This story was produced by the American Homefront Project, a public media collaboration that reports on American military life and veterans.
From the American Homefront Project:
When Defense Secretary Pete Hegseth brought hundreds of generals, admirals, and senior enlisted troops together at Marine Corps Base Quantico in September, his message was simple: get fit or get out.
“It’s tiring to look out at combat formations — or really any formation — and see fat troops,” he said. “Likewise, it’s completely unacceptable to see fat generals and admirals in the halls of the Pentagon… It’s a bad look. It is bad, and it’s not who we are.”
Much of what Hegseth proposed are things the military branches already are doing. Troops already must take fitness tests and meet body composition rules. But his overhaul would harden those expectations by requiring daily workouts and adding more tests. For combat jobs, it would scrap male and female minimums in favor of one standard based on today’s male requirements.
For Sarah Rondinone, a dietitian who served in both the Navy and Army, Hegseth’s strong rhetoric raises concerns. She agrees troops need to be functionally fit, but worries that scolding and shaming them will worsen a longstanding issue in the military: fad dieting and disordered eating.
“It’s known that when height and weight [measurement] comes around, everybody doesn’t eat for three days,” she said. “The culture surrounding it is just not what it should be.”
A 2023 Defense Department study found that eating disorders in the military are growing at a substantial rate. That includes conditions such as anorexia nervosa, bulimia nervosa, and binge eating disorder.

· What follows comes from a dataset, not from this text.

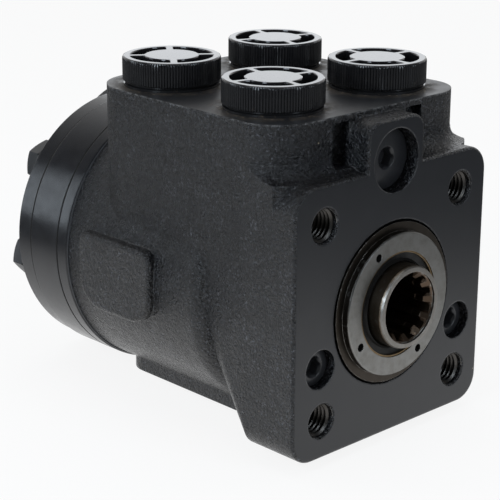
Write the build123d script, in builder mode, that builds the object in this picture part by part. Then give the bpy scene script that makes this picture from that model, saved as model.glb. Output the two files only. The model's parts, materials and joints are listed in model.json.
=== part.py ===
"""Orbital steering unit: a hydrostatic steering valve with its gerotor metering set.

Frame, in millimetres: the origin is the centre of the column-mounting face on the
spool axis. +Y runs from that face back through the unit, +X is to the right seen from
the column, and +Z points up out of the hose ports.
"""
from build123d import *
from math import atan, cos, degrees, hypot, pi, radians, sin, sqrt
import os

os.makedirs("parts", exist_ok=True)

# --- column-mounting flange -------------------------------------------------------
FLANGE_W = 82.0
FLANGE_T = 20.0
FLANGE_CORNER_R = 8.0
COLUMN_BOLT_CIRCLE = 82.55
COLUMN_HOLE_D = 10.0
COLUMN_HOLE_DEPTH = 17.0
COLUMN_HOLE_CHAMFER = 0.5
LUG_W = 24.0
LUG_TOP_Z = 55.2
LUG_CORNER_R = 5.0
EDGE_R = 1.0

# --- port block and its four hose ports --------------------------------------------
BLOCK_FRONT_Y = 7.6
BLOCK_REAR_Y = 91.8
BLOCK_REAR_W = 79.0
BLOCK_TOP_Z = 57.05
BLOCK_FRONT_R = 13.0
BLOCK_REAR_R = 16.0
COVE_R = 4.5
POCKET_W = 7.0
POCKET_DEPTH = 5.0
POCKET_CORNER_R = 2.5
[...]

Rondinone has also seen service members engage in other forms of disordered eating that don’t meet the criteria for a medical diagnosis – such as subsisting on chicken broth for days before a measurement. Other troops apply hemorrhoid cream and wrap their waists in plastic wrap to sweat out water weight.

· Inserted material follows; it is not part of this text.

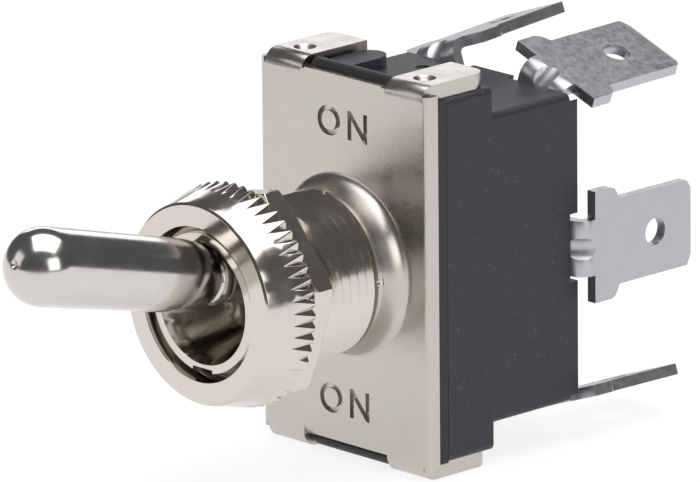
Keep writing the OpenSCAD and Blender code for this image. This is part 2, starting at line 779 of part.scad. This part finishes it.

“People will consume laxatives to completely get everything out of their system. Then, oppositely, I have seen people with anorexia nervosa put rocks in their uniform to make weight, because the weight standards go both ways,” she said.

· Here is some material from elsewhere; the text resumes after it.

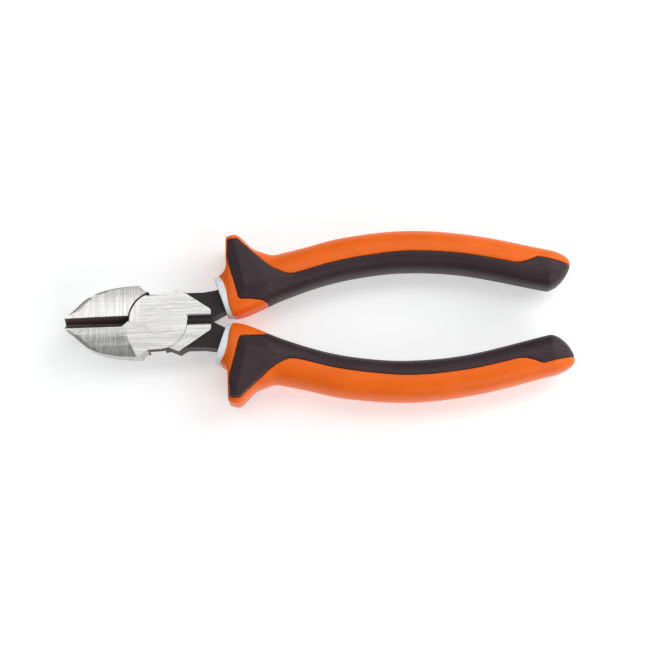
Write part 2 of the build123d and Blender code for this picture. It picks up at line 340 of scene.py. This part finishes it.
def handle_stations(end, step):
    """Places along the handle as (x, shrink, shift): even steps, then the tail rounding off."""
    tail = end - TAIL_LENGTH
    count = round((tail - HANDLE_START_X) / step)
    stations = [(HANDLE_START_X + i * (tail - HANDLE_START_X) / count, 1.0, 0.0) for i in range(count)]
    for share in TAIL_SHARES:
        x = tail + share * TAIL_LENGTH
        shift = centre_line(tail) - centre_line(x) + TAIL_RISE * share ** TAIL_RISE_POWER
        stations.append((x, (1 - share ** TAIL_POWER) ** (1 / TAIL_POWER), shift))
    return stations


def handle_body(depth_line, inset, name, outer=OUTER_EDGE, power_line=PLAIN_POWER, step=1.2):
    """Closed body of the handle from the neck to the rounded, slanting tail."""
    bm = bmesh.new()
    rings = []
    for x, shrink, shift in handle_stations(HANDLE_END - inset, step):
        ring = bmesh.ops.create_circle(bm, segments=HANDLE_SEGMENTS, radius=1.0)["verts"]
        middle = (along(outer, x) + along(INNER_EDGE, x)) / 2 + shift
        half_height = ((along(outer, x) - along(INNER_EDGE, x)) / 2 - inset) * shrink
        half_depth = (along(depth_line, x) - inset) * shrink ** TAIL_DEPTH_POWER
        power = along(power_line, x)
        for i, vert in enumerate(ring):
            angle = 2 * math.pi * (i + 0.5) / HANDLE_SEGMENTS
            y = math.copysign(abs(math.cos(angle)) ** (2 / power), math.cos(angle))
            z = math.copysign(abs(math.sin(angle)) ** (2 / power), math.sin(angle))
            vert.co = (x, middle + half_height * y, half_depth * z)
        rings.append(ring)
    for ring, following in zip(rings, rings[1:]):
        bmesh.ops.bridge_loops(bm, edges=ring_edges(ring) + ring_edges(following))
    bmesh.ops.contextual_create(bm, geom=rings[0])
    bmesh.ops.contextual_create(bm, geom=rings[-1])
    return shape_from(bm, name)


def slice_off(shape, point, normal):
    """Removes what lies beyond a plane and closes the cut."""
    bm = bmesh.new()
    bm.from_mesh(shape.data)
    cut = bmesh.ops.bisect_plane(
        bm, geom=bm.verts[:] + bm.edges[:] + bm.faces[:], dist=1e-5,
        plane_co=point, plane_no=normal, clear_outer=True)
    rim = [item for item in cut["geom_cut"] if isinstance(item, bmesh.types.BMEdge)]
    bmesh.ops.holes_fill(bm, edges=rim)
    bm.to_mesh(shape.data)
    bm.free()
    return shape


def skin(shape, detail, passes):
    """Even, softly rounded skin over a shape, as a moulded piece has."""
    remesh = shape.modifiers.new("skin", "REMESH")
    remesh.mode = "VOXEL"
    remesh.voxel_size = detail
    settle(shape)
    bm = bmesh.new()
    bm.from_mesh(shape.data)
    for _ in range(passes):
        bmesh.ops.smooth_vert(
            bm, verts=bm.verts[:], factor=0.5, use_axis_x=True, use_axis_y=True, use_axis_z=True)
    bm.to_mesh(shape.data)
    bm.free()
    return shape


def place(shape, name, turned=False):
    """Copy of a shape in metres about the mid plane, turned half a turn about X for the rear half."""
    mesh = shape.data.copy()
    move = Matrix.Translation((0, 0, MID_Z)) @ Matrix.Scale(MM, 4)
    if turned:
        move = move @ Matrix.Rotation(math.pi, 4, "X")
    mesh.transform(move)
    mesh.name = name
    mesh.shade_smooth()
    piece = bpy.data.objects.new(name, mesh)
    bpy.context.scene.collection.objects.link(piece)
    return piece


def dress(piece, body, node, material):
    """Gives a piece its body and its finish, and hides the node it stands for."""
    piece.data.materials.clear()
    piece.data.materials.append(material)
    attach(piece, body)
    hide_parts(node)


# Shader tools

def add(tree, kind, **values):
    """New shader node with its settings and the plain values or links of its inputs."""
    node = tree.nodes.new(kind)
    links = values.pop("links", {})
    plain = values.pop("plain", {})
    for key, value in values.items():
        setattr(node, key, value)
    for key, value in plain.items():
        node.inputs[key].default_value = value
    for key, source in links.items():
        tree.links.new(source, node.inputs[key])
    return node


def math_node(tree, operation, *inputs):
    """Output of a maths node whose inputs are numbers or links."""
    node = add(tree, "ShaderNodeMath", operation=operation)
    for i, value in enumerate(inputs):
        if isinstance(value, (int, float)):
            node.inputs[i].default_value = value
        else:
            tree.links.new(value, node.inputs[i])
    return node.outputs[0]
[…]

Rondinone now works with SEA WAVES, a nonprofit organization focused on military eating disorder support and mental health. She says Hegseth’s message ignores a range of medical and personal factors that can put service members outside weight standards, such as medications, surgery, or postpartum recovery. She also points out that the standards often rely largely on body mass index, a measure developed in the 19th century that does not account for muscle, genetics, or individual health history.
“You have people that compete in body builder competitions who have 6 percent body fat that are failing these standards because they’re overweight technically,” she said. “But body mass and body composition are not the same for everybody.”
Some experts point to tools like Bod Pods, which use air displacement to measure body fat and lean mass, as more accurate alternatives, though the military has not widely adopted them. Others say fitness and body composition standards should be aligned with a service member’s specific job.
“The military does need to have standards,” said Leah Stiles, founder and CEO of SEA WAVES. “But we need to be concerned with how we’re meeting and reaching those standards. It shouldn’t just be pass or fail, green check mark or red X.”
She said that binary mindset, along with limited prevention and support programs for eating disorders, can push service members toward unhealthy behaviors, which in turn hurt readiness. For instance, she said troops who restrict their calorie intake and increase exercise can reduce their bodies’ available energy.
“The consequences that come from getting into the state of low energy availability are things like brain fog, delayed decision making, delayed recovery after injury, and the list goes on,” she said. “Those aren’t the people that we want beside us on the battlefield or in tense military operations.”